▸ STATED PROBLEM
Set down only the lines running from the one with "Reconstruct the object" to the one with "a barrel-shaped wheel.", both lines included, exactly as they stand, please.
**** MATERIAL SUPPLIED
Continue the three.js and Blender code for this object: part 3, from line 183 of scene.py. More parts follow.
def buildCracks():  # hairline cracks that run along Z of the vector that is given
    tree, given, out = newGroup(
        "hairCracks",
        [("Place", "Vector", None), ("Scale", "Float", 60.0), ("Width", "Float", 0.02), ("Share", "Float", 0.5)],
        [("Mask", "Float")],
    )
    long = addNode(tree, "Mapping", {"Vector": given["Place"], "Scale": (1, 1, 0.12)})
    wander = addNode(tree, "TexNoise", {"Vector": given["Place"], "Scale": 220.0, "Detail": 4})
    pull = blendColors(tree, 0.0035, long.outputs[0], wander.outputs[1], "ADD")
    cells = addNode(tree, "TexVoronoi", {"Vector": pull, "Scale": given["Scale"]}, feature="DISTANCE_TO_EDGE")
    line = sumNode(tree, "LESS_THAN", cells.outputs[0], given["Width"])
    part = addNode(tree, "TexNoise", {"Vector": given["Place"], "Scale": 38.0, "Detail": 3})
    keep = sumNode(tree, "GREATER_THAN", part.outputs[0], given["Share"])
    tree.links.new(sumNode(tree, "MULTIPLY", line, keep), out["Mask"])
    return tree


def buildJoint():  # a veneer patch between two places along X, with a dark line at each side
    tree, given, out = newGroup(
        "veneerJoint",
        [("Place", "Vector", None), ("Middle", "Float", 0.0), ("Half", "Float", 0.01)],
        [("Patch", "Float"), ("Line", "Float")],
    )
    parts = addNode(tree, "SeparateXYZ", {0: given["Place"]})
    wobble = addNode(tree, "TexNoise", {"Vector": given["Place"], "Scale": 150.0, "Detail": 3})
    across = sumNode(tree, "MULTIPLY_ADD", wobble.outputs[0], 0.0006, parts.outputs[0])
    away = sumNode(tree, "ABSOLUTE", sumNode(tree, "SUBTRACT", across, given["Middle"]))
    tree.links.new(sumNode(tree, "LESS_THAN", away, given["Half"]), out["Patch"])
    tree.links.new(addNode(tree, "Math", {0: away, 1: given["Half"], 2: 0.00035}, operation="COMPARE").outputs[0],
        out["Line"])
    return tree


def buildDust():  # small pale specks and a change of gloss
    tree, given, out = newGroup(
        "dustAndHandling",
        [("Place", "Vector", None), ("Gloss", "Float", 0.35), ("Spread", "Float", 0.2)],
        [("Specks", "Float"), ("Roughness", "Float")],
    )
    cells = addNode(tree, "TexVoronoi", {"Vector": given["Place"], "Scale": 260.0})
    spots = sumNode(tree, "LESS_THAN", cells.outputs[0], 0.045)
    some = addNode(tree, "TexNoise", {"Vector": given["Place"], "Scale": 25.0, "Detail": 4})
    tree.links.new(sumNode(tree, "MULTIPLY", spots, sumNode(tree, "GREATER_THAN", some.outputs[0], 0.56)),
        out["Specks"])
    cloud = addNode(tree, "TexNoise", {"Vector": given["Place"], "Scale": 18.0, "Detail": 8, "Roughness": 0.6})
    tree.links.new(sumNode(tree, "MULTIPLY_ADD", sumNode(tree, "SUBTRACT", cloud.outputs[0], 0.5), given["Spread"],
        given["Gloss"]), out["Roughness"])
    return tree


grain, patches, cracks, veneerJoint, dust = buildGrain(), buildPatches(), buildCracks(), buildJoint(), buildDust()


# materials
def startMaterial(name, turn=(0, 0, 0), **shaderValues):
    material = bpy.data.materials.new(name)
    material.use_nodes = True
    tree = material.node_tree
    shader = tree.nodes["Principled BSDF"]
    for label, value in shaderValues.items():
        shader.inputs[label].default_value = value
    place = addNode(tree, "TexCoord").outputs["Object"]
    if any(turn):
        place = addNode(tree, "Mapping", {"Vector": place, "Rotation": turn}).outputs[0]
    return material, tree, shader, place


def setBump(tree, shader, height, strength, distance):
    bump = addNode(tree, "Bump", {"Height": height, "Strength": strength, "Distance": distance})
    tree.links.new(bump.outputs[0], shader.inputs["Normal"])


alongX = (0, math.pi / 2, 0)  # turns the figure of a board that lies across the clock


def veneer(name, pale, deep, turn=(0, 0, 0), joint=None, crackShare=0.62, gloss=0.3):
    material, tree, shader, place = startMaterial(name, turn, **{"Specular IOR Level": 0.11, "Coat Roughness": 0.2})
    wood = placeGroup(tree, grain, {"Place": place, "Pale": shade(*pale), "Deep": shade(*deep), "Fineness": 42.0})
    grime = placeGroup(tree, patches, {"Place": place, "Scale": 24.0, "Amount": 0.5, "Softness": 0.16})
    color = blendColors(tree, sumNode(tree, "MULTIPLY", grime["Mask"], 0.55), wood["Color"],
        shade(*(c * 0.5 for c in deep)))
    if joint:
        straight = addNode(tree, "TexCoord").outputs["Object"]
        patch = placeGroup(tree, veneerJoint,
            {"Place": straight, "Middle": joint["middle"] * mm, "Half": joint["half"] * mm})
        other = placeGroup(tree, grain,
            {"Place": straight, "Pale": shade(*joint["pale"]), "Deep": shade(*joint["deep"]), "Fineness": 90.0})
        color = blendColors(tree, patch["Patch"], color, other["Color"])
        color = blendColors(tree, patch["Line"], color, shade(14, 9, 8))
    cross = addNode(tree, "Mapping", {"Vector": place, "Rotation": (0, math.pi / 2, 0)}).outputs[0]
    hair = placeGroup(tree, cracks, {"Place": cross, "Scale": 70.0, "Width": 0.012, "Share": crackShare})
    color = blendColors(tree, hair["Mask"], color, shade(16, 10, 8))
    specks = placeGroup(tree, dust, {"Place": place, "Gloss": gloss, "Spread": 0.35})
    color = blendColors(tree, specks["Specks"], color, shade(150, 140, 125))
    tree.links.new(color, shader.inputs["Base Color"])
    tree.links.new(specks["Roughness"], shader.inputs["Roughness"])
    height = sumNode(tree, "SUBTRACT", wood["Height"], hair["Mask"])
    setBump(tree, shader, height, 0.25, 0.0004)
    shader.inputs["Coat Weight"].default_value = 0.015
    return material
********
**** MATERIAL SUPPLIED
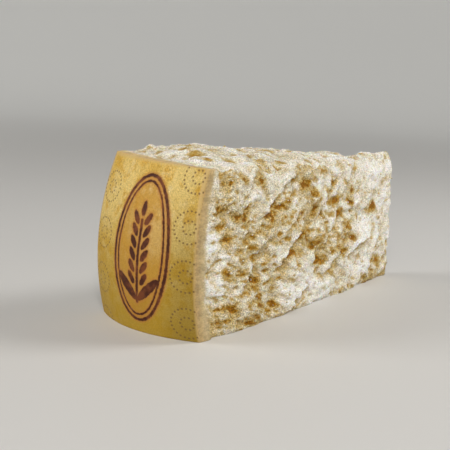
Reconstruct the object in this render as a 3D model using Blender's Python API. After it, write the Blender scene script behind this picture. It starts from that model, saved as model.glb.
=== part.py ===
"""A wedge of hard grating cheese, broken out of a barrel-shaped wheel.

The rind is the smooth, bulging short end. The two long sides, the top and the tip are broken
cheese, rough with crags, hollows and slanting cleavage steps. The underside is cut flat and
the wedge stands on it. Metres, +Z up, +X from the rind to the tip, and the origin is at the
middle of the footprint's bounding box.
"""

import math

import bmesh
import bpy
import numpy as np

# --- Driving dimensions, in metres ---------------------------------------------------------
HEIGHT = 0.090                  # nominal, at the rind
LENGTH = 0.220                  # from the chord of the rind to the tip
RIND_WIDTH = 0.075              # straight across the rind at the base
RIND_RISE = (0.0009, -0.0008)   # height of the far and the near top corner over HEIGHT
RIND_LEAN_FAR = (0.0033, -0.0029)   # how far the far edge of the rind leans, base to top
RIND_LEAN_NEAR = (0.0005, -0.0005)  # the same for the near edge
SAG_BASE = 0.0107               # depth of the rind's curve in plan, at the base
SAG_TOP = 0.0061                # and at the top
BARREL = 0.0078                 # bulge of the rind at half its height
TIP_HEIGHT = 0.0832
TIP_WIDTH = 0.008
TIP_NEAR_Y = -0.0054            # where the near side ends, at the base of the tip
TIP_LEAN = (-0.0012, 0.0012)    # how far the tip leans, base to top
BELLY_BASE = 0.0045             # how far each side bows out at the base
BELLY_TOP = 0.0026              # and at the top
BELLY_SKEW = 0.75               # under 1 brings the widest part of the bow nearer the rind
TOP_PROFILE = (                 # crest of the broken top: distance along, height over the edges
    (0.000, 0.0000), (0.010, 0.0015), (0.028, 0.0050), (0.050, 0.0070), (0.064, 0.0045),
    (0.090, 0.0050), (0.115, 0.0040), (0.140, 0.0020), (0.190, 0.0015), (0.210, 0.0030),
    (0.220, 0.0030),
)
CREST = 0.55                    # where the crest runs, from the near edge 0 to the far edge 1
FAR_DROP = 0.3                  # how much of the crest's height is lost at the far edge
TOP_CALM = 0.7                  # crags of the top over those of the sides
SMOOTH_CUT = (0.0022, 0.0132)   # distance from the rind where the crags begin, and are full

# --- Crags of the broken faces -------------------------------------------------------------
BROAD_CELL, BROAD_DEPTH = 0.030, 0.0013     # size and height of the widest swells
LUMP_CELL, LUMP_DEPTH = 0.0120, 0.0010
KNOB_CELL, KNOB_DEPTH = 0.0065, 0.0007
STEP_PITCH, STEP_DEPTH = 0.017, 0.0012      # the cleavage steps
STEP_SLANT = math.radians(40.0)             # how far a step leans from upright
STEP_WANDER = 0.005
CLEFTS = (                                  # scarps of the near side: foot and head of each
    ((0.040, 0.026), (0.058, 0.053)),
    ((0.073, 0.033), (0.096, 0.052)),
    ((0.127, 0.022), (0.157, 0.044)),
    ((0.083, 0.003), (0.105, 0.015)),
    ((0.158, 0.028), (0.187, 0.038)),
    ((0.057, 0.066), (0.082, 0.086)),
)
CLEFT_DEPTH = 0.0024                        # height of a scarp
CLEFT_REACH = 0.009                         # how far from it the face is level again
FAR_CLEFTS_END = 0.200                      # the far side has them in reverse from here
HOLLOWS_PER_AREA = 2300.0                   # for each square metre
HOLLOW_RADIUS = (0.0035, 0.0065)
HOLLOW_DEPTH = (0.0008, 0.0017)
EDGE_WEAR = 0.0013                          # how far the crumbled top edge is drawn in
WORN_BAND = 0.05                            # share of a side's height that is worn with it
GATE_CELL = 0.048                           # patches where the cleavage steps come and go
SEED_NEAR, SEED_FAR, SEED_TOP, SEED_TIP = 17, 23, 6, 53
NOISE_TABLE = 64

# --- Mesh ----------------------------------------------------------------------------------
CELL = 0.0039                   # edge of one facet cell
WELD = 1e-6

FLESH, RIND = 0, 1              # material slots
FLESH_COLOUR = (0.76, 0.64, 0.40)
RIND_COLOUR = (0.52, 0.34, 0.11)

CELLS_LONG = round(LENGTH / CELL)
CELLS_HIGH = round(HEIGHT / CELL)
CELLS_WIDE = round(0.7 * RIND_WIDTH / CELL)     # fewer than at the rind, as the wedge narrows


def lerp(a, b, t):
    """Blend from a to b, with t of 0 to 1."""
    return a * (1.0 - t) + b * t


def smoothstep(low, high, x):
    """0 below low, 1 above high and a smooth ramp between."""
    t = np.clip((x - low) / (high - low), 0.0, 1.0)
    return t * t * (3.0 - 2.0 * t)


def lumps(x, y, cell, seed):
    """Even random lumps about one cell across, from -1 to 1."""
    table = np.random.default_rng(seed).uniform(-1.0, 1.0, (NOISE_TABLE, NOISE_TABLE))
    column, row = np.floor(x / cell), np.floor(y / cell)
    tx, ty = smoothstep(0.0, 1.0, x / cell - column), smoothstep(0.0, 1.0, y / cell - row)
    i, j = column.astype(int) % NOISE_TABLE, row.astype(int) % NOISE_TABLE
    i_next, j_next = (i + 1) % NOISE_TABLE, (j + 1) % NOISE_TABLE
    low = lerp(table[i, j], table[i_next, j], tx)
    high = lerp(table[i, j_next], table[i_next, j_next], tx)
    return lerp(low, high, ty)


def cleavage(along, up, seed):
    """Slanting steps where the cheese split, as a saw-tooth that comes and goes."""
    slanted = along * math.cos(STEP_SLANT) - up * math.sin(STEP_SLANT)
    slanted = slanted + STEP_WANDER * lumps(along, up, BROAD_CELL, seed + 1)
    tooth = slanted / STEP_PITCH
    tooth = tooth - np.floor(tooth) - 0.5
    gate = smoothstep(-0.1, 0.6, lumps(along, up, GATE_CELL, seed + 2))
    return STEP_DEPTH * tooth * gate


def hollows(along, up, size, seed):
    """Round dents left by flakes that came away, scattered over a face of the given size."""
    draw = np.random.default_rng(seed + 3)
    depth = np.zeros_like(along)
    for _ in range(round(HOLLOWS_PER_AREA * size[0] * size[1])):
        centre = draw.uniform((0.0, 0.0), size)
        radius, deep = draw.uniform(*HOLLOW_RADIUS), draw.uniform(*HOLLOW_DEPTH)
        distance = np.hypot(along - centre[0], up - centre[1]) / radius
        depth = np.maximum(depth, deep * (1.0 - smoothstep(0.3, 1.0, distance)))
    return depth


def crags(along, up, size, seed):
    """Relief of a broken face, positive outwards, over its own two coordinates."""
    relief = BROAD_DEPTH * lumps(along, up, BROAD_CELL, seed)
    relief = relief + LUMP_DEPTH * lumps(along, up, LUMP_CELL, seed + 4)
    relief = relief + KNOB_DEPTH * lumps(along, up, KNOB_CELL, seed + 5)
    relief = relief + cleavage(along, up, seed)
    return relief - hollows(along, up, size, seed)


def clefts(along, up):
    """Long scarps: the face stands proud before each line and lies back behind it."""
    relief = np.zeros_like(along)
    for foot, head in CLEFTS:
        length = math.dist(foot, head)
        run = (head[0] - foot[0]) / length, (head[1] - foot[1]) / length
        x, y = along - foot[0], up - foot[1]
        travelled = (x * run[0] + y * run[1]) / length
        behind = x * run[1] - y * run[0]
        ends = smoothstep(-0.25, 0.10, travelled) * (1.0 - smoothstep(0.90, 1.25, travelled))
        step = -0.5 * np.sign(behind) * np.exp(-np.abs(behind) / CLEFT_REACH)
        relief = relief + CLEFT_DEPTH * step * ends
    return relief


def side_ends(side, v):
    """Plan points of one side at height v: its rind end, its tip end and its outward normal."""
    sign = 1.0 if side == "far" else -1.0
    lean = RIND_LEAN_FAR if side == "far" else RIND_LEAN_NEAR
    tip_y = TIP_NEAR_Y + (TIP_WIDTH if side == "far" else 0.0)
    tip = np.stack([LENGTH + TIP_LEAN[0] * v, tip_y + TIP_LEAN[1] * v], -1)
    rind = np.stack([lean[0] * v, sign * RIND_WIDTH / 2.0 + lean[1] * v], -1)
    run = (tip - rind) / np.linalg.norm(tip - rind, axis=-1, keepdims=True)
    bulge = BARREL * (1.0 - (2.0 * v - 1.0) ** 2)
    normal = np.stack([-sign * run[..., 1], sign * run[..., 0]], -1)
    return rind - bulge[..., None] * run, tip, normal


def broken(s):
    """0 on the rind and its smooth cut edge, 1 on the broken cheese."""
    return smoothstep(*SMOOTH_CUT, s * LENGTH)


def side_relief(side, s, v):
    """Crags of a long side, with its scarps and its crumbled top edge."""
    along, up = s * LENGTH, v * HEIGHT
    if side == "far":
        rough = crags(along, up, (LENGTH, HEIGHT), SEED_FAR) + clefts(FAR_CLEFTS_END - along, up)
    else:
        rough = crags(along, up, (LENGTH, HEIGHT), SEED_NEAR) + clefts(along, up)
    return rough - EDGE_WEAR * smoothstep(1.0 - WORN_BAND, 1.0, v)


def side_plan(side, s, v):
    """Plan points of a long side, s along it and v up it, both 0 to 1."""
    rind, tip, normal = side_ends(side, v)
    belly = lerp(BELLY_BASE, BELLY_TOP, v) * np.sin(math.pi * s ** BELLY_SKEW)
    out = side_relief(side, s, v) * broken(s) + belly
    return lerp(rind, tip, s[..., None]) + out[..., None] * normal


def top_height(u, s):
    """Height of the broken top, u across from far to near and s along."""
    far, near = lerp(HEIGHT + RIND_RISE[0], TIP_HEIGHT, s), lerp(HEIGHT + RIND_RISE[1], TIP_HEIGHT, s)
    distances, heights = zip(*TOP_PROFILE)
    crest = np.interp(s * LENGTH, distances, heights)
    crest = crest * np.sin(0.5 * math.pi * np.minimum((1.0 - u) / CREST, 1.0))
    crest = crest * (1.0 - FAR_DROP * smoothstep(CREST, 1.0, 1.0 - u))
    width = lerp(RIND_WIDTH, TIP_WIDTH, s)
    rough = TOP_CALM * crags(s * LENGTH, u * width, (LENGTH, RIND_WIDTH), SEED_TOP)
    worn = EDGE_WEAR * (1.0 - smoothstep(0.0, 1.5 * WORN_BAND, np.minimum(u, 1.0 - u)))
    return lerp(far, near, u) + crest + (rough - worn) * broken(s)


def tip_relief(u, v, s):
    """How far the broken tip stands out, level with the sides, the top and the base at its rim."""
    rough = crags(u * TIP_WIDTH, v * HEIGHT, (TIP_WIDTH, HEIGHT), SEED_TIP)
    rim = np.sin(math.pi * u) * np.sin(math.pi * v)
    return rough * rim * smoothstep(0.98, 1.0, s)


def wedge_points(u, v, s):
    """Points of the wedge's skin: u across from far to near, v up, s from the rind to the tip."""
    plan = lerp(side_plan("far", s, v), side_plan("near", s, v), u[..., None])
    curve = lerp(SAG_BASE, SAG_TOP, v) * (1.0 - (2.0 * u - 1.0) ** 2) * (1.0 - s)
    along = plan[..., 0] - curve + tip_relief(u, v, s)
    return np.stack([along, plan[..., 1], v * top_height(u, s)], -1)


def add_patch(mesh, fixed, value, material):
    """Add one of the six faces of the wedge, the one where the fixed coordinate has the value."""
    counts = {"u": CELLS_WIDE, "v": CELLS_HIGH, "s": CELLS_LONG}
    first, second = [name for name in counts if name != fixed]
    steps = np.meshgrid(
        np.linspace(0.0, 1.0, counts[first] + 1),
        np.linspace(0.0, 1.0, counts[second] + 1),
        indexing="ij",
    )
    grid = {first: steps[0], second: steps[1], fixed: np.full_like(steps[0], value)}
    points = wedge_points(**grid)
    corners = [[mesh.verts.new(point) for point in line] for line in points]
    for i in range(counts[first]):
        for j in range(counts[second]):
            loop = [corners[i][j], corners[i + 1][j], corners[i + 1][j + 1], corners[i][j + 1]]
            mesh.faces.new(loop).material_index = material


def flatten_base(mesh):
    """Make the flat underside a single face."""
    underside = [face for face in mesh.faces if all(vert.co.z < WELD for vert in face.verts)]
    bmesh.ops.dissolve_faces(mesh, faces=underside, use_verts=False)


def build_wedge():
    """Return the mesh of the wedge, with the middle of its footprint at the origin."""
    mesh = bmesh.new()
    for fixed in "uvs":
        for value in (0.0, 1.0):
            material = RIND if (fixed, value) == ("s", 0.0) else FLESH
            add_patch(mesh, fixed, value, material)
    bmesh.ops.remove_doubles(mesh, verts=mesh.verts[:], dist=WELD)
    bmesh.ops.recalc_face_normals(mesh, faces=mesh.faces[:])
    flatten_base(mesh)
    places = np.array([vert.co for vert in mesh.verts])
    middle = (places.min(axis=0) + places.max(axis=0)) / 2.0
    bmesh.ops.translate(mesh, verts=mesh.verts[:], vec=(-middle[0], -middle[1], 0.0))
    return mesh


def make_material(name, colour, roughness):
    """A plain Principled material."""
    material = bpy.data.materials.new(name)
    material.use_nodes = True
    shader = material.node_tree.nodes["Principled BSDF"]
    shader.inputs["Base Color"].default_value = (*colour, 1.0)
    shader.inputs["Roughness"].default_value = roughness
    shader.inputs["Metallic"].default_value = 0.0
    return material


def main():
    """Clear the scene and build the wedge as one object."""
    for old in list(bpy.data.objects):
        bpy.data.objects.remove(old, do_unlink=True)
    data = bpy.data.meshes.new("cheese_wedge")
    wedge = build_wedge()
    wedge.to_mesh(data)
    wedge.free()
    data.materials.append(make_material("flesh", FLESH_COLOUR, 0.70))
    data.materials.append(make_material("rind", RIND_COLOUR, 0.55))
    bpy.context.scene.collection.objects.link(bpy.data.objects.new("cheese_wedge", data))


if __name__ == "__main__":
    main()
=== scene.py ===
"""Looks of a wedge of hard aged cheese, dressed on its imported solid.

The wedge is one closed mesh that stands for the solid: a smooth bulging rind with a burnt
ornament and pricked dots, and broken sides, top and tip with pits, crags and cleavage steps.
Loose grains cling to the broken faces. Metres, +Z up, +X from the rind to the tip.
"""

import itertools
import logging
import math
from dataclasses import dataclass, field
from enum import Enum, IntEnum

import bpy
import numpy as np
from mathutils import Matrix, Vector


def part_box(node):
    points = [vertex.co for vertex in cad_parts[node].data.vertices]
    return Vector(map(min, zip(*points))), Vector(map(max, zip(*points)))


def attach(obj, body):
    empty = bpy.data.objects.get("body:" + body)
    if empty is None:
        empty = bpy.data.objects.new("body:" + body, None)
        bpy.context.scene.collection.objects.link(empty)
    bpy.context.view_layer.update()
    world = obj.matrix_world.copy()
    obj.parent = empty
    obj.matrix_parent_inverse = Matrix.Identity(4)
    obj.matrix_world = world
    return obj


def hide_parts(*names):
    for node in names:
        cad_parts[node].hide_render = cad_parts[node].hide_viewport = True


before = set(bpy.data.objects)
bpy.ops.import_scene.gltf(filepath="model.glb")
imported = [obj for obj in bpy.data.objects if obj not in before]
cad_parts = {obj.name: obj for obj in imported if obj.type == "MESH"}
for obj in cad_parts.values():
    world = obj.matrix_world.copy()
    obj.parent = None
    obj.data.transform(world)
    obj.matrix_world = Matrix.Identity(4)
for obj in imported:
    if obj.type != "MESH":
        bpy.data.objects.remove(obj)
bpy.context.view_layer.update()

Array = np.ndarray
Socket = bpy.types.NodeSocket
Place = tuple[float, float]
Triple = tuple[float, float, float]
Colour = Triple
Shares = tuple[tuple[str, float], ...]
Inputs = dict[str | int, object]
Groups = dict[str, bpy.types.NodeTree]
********
▸ RESULT OF THE TASK
Reconstruct the object in this render as a 3D model using Blender's Python API. After it, write the Blender scene script behind this picture. It starts from that model, saved as model.glb.
=== part.py ===
"""A wedge of hard grating cheese, broken out of a barrel-shaped wheel.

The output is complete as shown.